Prediction of thermal post buckling and deduction of large amplitude vibration behavior of spring–hinged beams

Abstract

A general energy formulation to predict the thermal post buckling behavior of uniform isotropic beams is presented in this paper. The hinged ends of the beam contain elastic rotational restraints to represent the actual practical support situation. The large amplitude vibration behavior of beams is deduced from the post buckling results. The classical hinged and clamped conditions can be obtained as the limiting cases of the rotational spring stiffness. The numerical results, in the form of the ratios of the post buckling to buckling loads for various maximum deflection ratios, are presented in the digital form.
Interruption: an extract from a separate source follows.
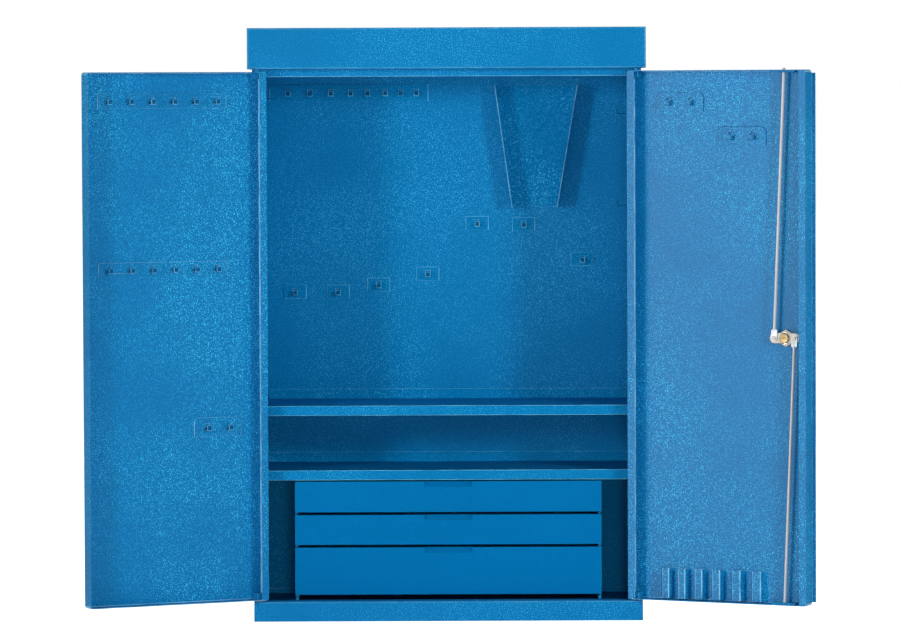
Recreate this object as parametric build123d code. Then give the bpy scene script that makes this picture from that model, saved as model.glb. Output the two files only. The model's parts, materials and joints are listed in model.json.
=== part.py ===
"""Wall tool cabinet with two doors, two shelves, three drawers and a rod lock.

Millimetres. X runs to the right, Y towards the wall, Z up. The origin is the middle of the
cabinet's footprint, on the surface that it stands on. Both doors stand open, as stored.
"""
from build123d import *
from math import atan, cos, degrees, radians
import os

# ---- overall sizes ---------------------------------------------------------------------
CABINET_HEIGHT = 970.0
CABINET_DEPTH = 250.0        # plinth front to wall side
BASE_WIDTH = 636.0           # plinth, side walls and closed doors
HOOD_OVERHANG = 7.0          # the header stands this far past the side walls
HOOD_HEIGHT = 67.0
PLINTH_HEIGHT = 33.0
FLOOR_HEIGHT = 25.0
SHEET = 1.2                  # carcass and door sheet
THIN_SHEET = 1.0             # shelves and drawers
BEND = 2.5                   # outside radius of the visible folds

# ---- doors -----------------------------------------------------------------------------
DOOR_DEPTH = 27.0
DOOR_FOOT_GAP = 2.0          # filled by the pivot washers
DOOR_HEAD_GAP = 4.5
DOOR_CENTRE_GAP = 2.0
DOOR_BACK_GAP = 3.0          # closed door to carcass front
DOOR_LIP = 12.0
DOOR_CORNER = 4.0            # rounding of the pan's corners, seen from the front
MOUTH_CORNER = 3.0           # rounding where a lip meets the end flanges
DOOR_REST_ANGLE = 152.5      # how far both doors stand open
PIVOT_INSET = 9.0            # pivot axis from the door's side edge
PIVOT_SETBACK = 11.0         # pivot axis from the door's outer face
PIVOT_RADIUS = 3.0
PIVOT_RUNNING_GAP = 0.05
PIVOT_FLANGE_GAP = 0.3
PIVOT_BLOCK = 15.0
PIVOT_BLOCK_HEIGHT = 10.0
PIVOT_WASHER_RADIUS = 7.0
PIVOT_HEAD_RADIUS = 6.0
PIVOT_HEAD = 3.0
STRIP_OVERHANG = 6.0         # overlap strip past the right door's free edge
STRIP_WIDTH = 20.0
STRIP_THICKNESS = 1.2
STRIP_GAP = 0.3
STRIP_END_INSET = 5.0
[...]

An alternate independent formulation, based on the nonlinear finite element formulation, is also used in this paper to validate the numerical results of the present work. Further, the results for the large amplitude vibrations, deduced from the thermal post buckling results are also presented and these results compare very well with the finite element results, available in the literature, for the large amplitude vibration problem. These comparisons show an excellent agreement not only for the present work on the proposed thermal post buckling formulation but also on the deduced results for the large amplitude vibration of beams with the ends elastically restrained against rotation (spring–hinged beams). The numerical results presented confirm the efficacy of the proposed methodology used for predicting the post buckling behavior and deducing the large amplitude vibration behavior of the spring–hinged beams.